By 1940, Europe was in chaos: France had fallen, Italy joined Hitler, and Britain stood alone. Gibralter, the gateway to the Mediterranean, was the lifeline. Lose it, and Allied supply routes would collapse. The 'Rock' became one of the most valuable pieces of land in the world. Churchill knew the Axis wanted it. If they took it, Britain's naval presence in the region would be crippled.
Churchill's impossible order:
The idea was  simple in words, brutal in reality: Hollow out a chamber inside Gibralter's limestone and seal six men inside. Let them watch the war from a tomb they could never leave. Alive or dead, they would remain hidden.
A tomb disguised as a fortress:
Code name: Operation Tracer
-A 10,000 gallon water tank
-2 narrow slits to spy on the sea
-Shelves stacked with tinned food for a year
-A radio powered by a hand crank, and a bicycle generator
Everything was engineered for survival under siege- or death in silence. The men could breathe, drink, and send coded signals to London.. but would never leave. If Gibralter fell, they'd keep watching from their stone coffin until the last of the supply was gone.
The secret location:
Hidden beneath Lord Airey's Battery, high above the sea. Workers thought they were expanding tunnels, when in truth they were creating one of the most secret rooms of WWII.
The view from the inside:
One slit faced east over the Mediterranean, the other looked west toward Gibralter's harbor and the Strait- perfect to watch every ship entering or leaving the region.
Life inside the Rock:
There were cork tiles for insulation, total noise and light concealment, a hand-cranked radio and bike powered ventilation. No sunlight, no fresh air. Just stone walls, stale air, and silence. Once sealed, the entrance would be bricked shut from the inside. If someone died, their body would be bricked up into a wall cavity, while survivors carry on the mission meters from their dead comrade's grave.

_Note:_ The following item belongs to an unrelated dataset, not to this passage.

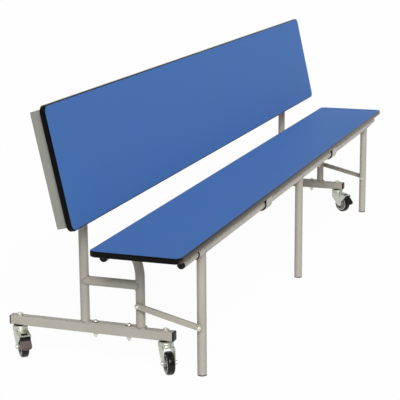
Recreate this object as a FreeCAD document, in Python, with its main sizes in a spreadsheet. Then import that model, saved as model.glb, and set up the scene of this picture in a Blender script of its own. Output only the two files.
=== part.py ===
import FreeCAD, Part
import os
import re
import Sketcher
from FreeCAD import Placement, Rotation, Vector

# Mobile folding bench whose back board tilts over to become a table top.
# Millimetres.  +X runs along the bench, -Y is the sitter's side, +Z is up.
# The origin is on the floor, under the middle of the whole bench.

# ---------------------------------------------------------------- driving dimensions

SIZES = {
    # boards
    "bench_length": "2760",
    "seat_depth": "293",
    "seat_top": "444",
    "seat_front": "342.5",
    "board_thick": "18",
    "board_corner": "25",
    "edging_width": "4",
    "edging_round": "3.5",
    # seat rails, cross bars and clips
    "rail_end_inset": "75",
    "seat_rail_od": "25.4",
    "seat_rail_wall": "2",
    "rail_drop": "8.3",
    "front_rail_inset": "26",
    "rear_rail_inset": "19.5",
    "rail_cap_dome": "5",
    "cross_bar_width": "40",
    "cross_bar_wall": "2",
    "end_bar_inset": "135",
    "clip_reach": "475",
    "clip_length": "60",
    "liner_shy": "0.1",
    "strap_thick": "2.5",
    "strap_flange": "22",
    "board_screw_dia": "5",
    "board_screw_head": "10",
    "board_screw_bite": "13",
    # frame tubes
    "frame_inset": "252",
    "tube_od": "30",
    "tube_wall": "2",
    "upright_behind": "78",
    "post_ahead": "113",
    "post_bend_angle": "45",
    "crossbar_od": "30",
    "crossbar_drop": "11.3",
    "tie_tube_od": "25.4",
    "tie_tube_drop": "173",
    "hinge_sleeve_od": "34",
    "hinge_bush_od": "30",
    "hinge_length": "44",
    # base rails
    "base_rail_size": "30",
    "base_rail_wall": "2",
    "base_rail_corner": "3",
    "base_rail_bottom": "102.5",
    "base_rail_ahead": "222.5",
    "base_rail_behind": "337.5",
    "end_cap_flange": "5",
    "end_cap_plug": "16",
    "foot_plate_thick": "5",
    "foot_plate_width": "28",
    "foot_plate_overhang": "18",
    "frame_bolt_dia": "8",
    "front_bolt_inset": "41",
    "rear_bolt_inset": "35.5",
    "frame_bolt_tip": "17",
    # legs
    "torsion_od": "32",
    "torsion_wall": "2",
    "torsion_overhang": "57",
    "bush_flange": "2.5",
    "bush_plug": "20",
    "foot_rim": "4",
    "foot_plug": "22",
    # braces
    "brace_width": "18",
    "brace_depth": "11",
    "brace_wall": "2.5",
    "brace_gap": "4",
    "brace_post_height": "211.2",
    "brace_leg_height": "161.9",
    "brace_bolt_dia": "8",
    # back
    "back_height": "383",
    "back_lean": "12.5",
    "back_channel_inset": "14",
    "back_channel_width": "25",
    "back_channel_depth": "38",
    "back_channel_wall": "2",
    "pivot_height": "703",
    "pivot_depth": "37",
    "pivot_up": "220.4",
    "pivot_bolt_dia": "10",
    "cheek_thick": "3",
    "cheek_gap": "0.5",
    "upright_above_pivot": "8",
    "plug_flange": "2",
    "bumper_dia": "16",
    # casters
    "caster_inset": "26",
    "caster_trail": "35",
    "stem_dia": "12",
    "race_dia": "44",
    "race_thick": "5",
    "cup_dia": "50",
    "cup_height": "12",
    "crown_thick": "3.5",
    "fork_gap": "35",
    "fork_wall": "2.5",
    "fork_lead": "15",
    "fork_shoulder_drop": "19",
    "hood_reach": "66",
    "hood_lip_height": "80",
    "hood_rise": "6.5",
    "hood_thick": "2",
    "hood_wing": "9",
    "hood_window_width": "21",
    "hood_window_length": "17",
    "hood_lip": "5",
    "cup_groove": "1.5",
    "fork_tip_radius": "9",
    "wheel_dia": "75",
    "tyre_width": "25",
    "tyre_round": "5",
    "rim_dia": "56",
    "hub_dia": "20",
    "hub_clearance": "0.4",
    "axle_dia": "8",
    "brake_pad_width": "36",
    # small fittings
    "rail_cap_plug": "12",
    "cross_bar_saddle": "2",
    "cross_bar_overhang": "12",
    "clip_bar_inset": "48.5",
    "bar_screw_inset": "40",
    "strap_screw_inset": "9",
    "board_screw_rise": "2.4",
    "washer_thick": "1.5",
    "frame_washer_dia": "21",
    "frame_head_dia": "18",
    "frame_head_rise": "6.5",
    "frame_nut_corners": "16",
    "frame_nut_thick": "9.5",
    "brace_washer_dia": "17",
    "brace_head_dia": "15.5",
    "brace_head_rise": "6.5",
    "brace_nut_corners": "15",
    "brace_nut_thick": "6.5",
    "brace_stud_tip": "2",
    "brace_collar_dia": "12",
    "brace_collar_run": "4",
    "plug_reach": "2.5",
    "back_channel_bend": "3",
    "back_screw_inset": "180",
    "pivot_head_dia": "20",
    "pivot_nut_corners": "18.5",
    "pivot_nut_thick": "8",
    "stem_nut_corners": "21.9",
    "stem_nut_thick": "6.5",
    "stem_tip": "2",
    "stem_foot_dia": "20",
    "stem_foot_thick": "3",
    "rim_thick": "5",
    "web_thick": "8",
    "brake_pin_behind": "33",
    "brake_pin_height": "79.5",
    "brake_pin_dia": "5",
    # fits
    "running_fit": "0.06",
    "close_gap": "0.3",
    "hole_gap": "0.2",
}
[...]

The six men were handpicked:
One officer
Two doctors
Three signalmen
They trained in secrecy, prepared for no rescue and no return. To prepare, planners  consulted Antarctic explorer George Murray Levick. His advice? Strict routines, and mental conditioning. The operation secrecy was legendary. By 1942, Operation Tracer was ready. The bunker was stocked. The men waited for the signal to seal themselves in. But the call never came. Hitler's plan to take Gibralter stalled, his focus then shifting to the Soviet Union, by 1943, the threat to Gibralter had diminished. The six volunteers were stood down, and the bunker was sealed.
The 1997 rediscovery:
Cavers exploring noticed a draft behind a corrugated wall. They pulled it back to find bricks, and beyond them, rotten cork flooring, a rusty bike generator, and slits looking out over the sea. The 10,000 gallon water tank was still connected to the source, and clear water ran from the tap after 50 years. Loose bricks in a corner near the entrance waited to seal the men in forever. 
The survivor speaks:
At 92, Dr. Bruce Cooper confirmed the mission's grim reality and said other bunkers were planned for Malta, Alexandria, and Aden. Churchill famously said "Victory at all costs. Victory in spite of all terror. Victory, however long and hard the road may be." Operation Tracer embodied that ethos. A mission so extreme it asked men to vanish from the living world to secure it.